In his autobiography, The Battle, former Ireland and British & Irish Lions captain Paul O’Connell recounts how he suffered a concussion on his Test debut, and how he scored a try that he couldn’t remember afterwards.
‘There are stories like that everywhere,’ Cudmore said. ‘It’s more important when you have a concussion because not only can you have serious symptoms after the fact, you could also be dead. Getting a second impact soon after a first impact can kill you. Nobody needs to die playing sport.’
Cudmore, who is taking legal action against Clermont, has regularly expressed his view that there is a big onus on the medical staff and team management to take the correct action when a player is concussed.
‘Rugby players never say no. They always want to play. That’s not the problem. The problem is when the doctors or team managers, in the heat of the moment, want their best players on the field. What they’ve got to realise is that when their best player is concussed, he is obviously not in his best state and needs to be taken off the field and protected.’

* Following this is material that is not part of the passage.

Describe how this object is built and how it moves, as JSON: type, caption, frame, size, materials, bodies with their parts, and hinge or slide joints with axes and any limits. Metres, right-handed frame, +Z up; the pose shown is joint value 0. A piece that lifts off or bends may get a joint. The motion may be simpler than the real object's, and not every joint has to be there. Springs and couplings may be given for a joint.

Cudmore has also pushed for more work to be done on tackle technique and even for law changes to allow more players on the bench to remove the pressure of keeping injured players on the field due to limited replacements.

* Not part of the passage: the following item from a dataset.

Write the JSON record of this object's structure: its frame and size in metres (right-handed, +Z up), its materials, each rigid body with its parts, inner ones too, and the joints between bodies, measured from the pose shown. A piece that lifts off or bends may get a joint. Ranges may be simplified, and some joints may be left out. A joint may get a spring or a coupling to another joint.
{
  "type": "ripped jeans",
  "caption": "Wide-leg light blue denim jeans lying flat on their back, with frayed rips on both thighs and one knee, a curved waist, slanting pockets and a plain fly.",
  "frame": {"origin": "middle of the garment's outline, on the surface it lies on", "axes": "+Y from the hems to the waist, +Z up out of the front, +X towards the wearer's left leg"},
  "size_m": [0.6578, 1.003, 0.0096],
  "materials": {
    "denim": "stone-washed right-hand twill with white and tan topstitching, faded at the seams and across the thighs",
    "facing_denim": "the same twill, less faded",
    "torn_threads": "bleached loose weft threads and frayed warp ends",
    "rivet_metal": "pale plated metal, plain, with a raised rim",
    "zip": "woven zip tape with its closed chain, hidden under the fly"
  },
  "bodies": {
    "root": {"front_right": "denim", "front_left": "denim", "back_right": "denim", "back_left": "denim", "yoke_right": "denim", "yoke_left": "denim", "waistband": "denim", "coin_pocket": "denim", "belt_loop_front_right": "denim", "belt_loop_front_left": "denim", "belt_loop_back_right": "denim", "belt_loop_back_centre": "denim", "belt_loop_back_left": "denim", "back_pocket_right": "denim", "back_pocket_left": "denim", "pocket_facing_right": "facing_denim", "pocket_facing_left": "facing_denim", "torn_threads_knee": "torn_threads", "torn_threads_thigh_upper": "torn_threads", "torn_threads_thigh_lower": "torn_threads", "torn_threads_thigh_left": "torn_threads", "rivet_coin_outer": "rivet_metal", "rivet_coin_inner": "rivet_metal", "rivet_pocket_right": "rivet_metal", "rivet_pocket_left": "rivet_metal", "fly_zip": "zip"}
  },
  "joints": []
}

To its credit, World Rugby has in recent years sought to place an increased emphasis on player safety, and at the end of 2016 announced details of its zero-tolerance approach to high tackles.
World Rugby’s directive came after a research study in which 611 head injury assessment (HIA) incidents were reviewed from 1 516 elite matches between 2012 and 2015. The results showed that 76% of all head injuries occurred in the tackle, and 72% of HIA incidents in the tackle occurred to the tackler (making the tackler’s risk of head injury 2.6 times higher than the ball-carrier’s). The study also found that body position, speed and the direction of tackle all influence the risk of head injury in the tackle, ultimately leading to more stringent on-field sanctions being enforced that were aimed at lowering the tackle height.
The subject of player safety has gained increasing prominence. Towards the end of last year, the French Rugby Federation championed a proposal to lower the legal height of a tackle to waist level. Meetings on the topic had been organised after Stade Français teenager Nicolas Chauvin died in hospital after suffering a broken neck, which triggered a heart attack during a match in Bordeaux.
The RFU also recently began trials that saw the legal tackle height lowered to below the armpit, but quickly aborted the experiment after seeing a counterproductive rise in the number of concussions.
And just days after Lambie had officially announced his retirement, SA Rugby and other key stakeholders held a workshop involving medical professionals from the local rugby fraternity as part of a process of refining concussion protocols.
Professor Jon Patricios, one of World Rugby and SA Rugby’s specialist concussion consultants, facilitated the workshop.
‘It was important that SA Rugby reflected on its concussion protocols with respect to current research and international protocols,’ Patricios commented.
Slowly but surely, the topic of rugby-related concussion and the dangers involved with head injuries is increasingly coming into sharp focus. It’s long overdue, while for Lambie it may well prove to be an important part of his legacy.
– This article first appeared in the March 2019 issue of SA Rugby magazine.